Sometimes even the best coaches find it hard to explain football's fluctuating fortunes, the ebb and flow of form and fate that can change so significantly from one season to the next.
Saturday marked the anniversary of Jose Mourinho's appointment as Tottenham's head coach and he celebrated by leading them to the top of the Premier League, a lofty position considering they were 14th when he took over.
This time last year Manchester City were chasing leaders Liverpool and Leicester City, after winning nine of their first 13 games with a goal difference of plus 23, on course to finishing as runners-up with another century of Premier League goals.
Now they are in the bottom half of the table, with only three wins from eight games and a goal difference of minus one. A team who have averaged more than 100 goals in each of the past three seasons are on course to score fewer than 50 at their current strike rate, and they are falling alarmingly away from a title challenge.
The look on Pep Guardiola's face spoke volumes, as he struggled to explain his team's decline.
"We are not a different side to the one that scored over 100 goals last year. Certainly 90 per cent of the forward players are the same. Football is like this, sometimes one season is completely different to another one, and we have to find a way to play," the City boss said.
Mourinho has found a way to take Tottenham up a notch from the team he inherited, who went so close to winning trophies under Mauricio Pochettino but finished as runners-up in the Premier League and Champions League.
There was a steely determination about the way they beat City, happy to play "rope-a-dope" by defending deeply, soaking up all City could offer and then hitting on the break.
Knowing they would have few chances to score, Tottenham's counter-attacks were swift and decisive, as if choreographed in advance. Son Heung-min, helping to protect right back Serge Aurier in a 4-4-2 formation, opened the scoring after five minutes when he blindsided Joao Cancelo, who had switched off, and slid the ball through Ederson's legs.
He had been supplied by Tanguy Ndombele, deployed in attack alongside Harry Kane, a tactic that surprised Guardiola and his players, who struggled to contain either man.
When Ndombele was replaced by Giovani Lo Celso in the 64th minute, Kane led yet another swift counter-attack and set up the Argentinean to score Tottenham's second, killer goal within 35 seconds of his arrival.
Asked if the substitution was brilliant management, Mourinho, in keeping with his latest self-styled title of 'The Humble One' replied: "No, it was luck."
The Portuguese was at pains to downplay Tottenham's ascent to the summit, and quick to pay tribute to the groundwork Pochettino laid during his tenure.
"Being 14th last season was a fake position, a temporary 14th. The work they did before, Pochettino and the players, was fantastic. I'm happy with the evolution since then. I knew where I could improve the team. But this position could be fake. We could lose two games and be mid-table."
Eric Dier was there at the start of Pochettino's period and says Mourinho has added an edge of ruthlessness.
"I don't think teams enjoy playing us," said Dier, who was outstanding in central defence alongside Toby Alderweireld. "I think we're physical, aggressive, determined, we've got a good attitude and the manager has definitely brought an extra edge to that.

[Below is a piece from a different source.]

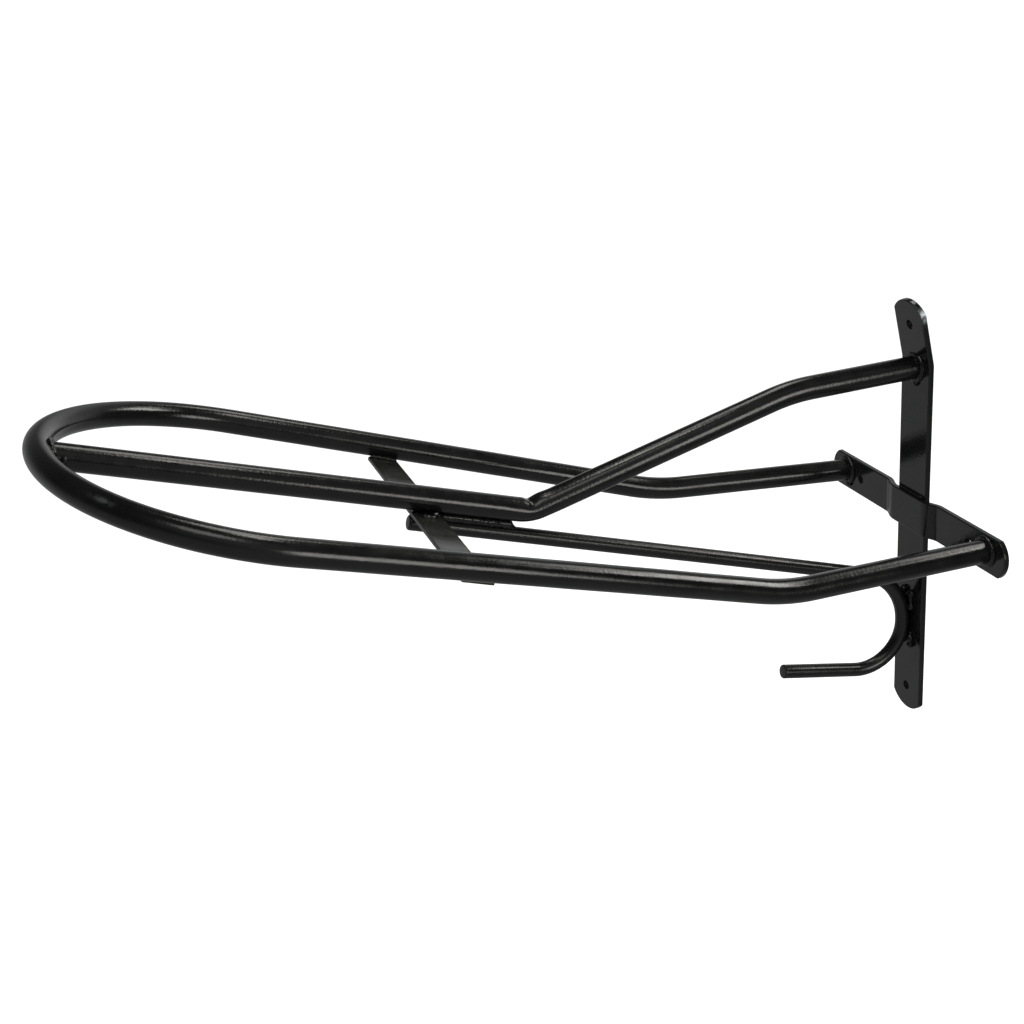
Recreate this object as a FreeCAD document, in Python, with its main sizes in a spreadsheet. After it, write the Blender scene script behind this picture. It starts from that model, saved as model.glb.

"He's more demanding in certain areas and ruthless with you individually and as a team so he's definitely increased that."
Critics have used the term 'Spursy' to describe how previous teams have fallen short with the winning line in sight, but Dier bridles at the word.
"It's frustrating because there were seasons where we finished second in the league and yet people called it Spursy. We just didn't manage to win it (the title) and people were calling that Spursy. I don't believe this team has had that tag for a long time."
The Amazon Prime documentary All or Nothing captured a Mourinho team-talk shortly after he took over suggesting his players were too nice, and needed to be more "nasty".
Again, Dier refutes the claim. "I think we've always had that aggression. From the time I've been at Tottenham, I feel like we've always performed in these big games. Maybe we've not always got the results, but we've always performed.
"For me, it applies more to games like West Brom away when it's really important to be a bit nasty, a bit ruthless. Those are the games we've suffered more in, difficult games away from home against difficult sides. But this time we've gone there and managed to win 1-0."
The only dark cloud for Mourinho on Saturday was a serious-looking groin injury sustained late in the game by Alderweireld, who could be out for some time. But Mourinho has fewer problems than Guardiola, who has to find a way to get his side scoring again.
"We know 10 goals in eight games is not good enough," said the Catalan, who said City cannot bank on an imminent return from injury of Sergio Aguero.
The club's record scorer returned after a long hiatus to face West Ham last month but had to be withdrawn at half-time with a recurrence of the problem. He was an unused substitute on Saturday.
"I'd love to have Sergio back but he is not going to solve the whole situation. He is 32 and was injured for five months, a difficult and dangerous injury. He came back, played 50 minutes and was injured again, so we have to be careful.
"We have to find in this moment a way to play, and we are going to get better."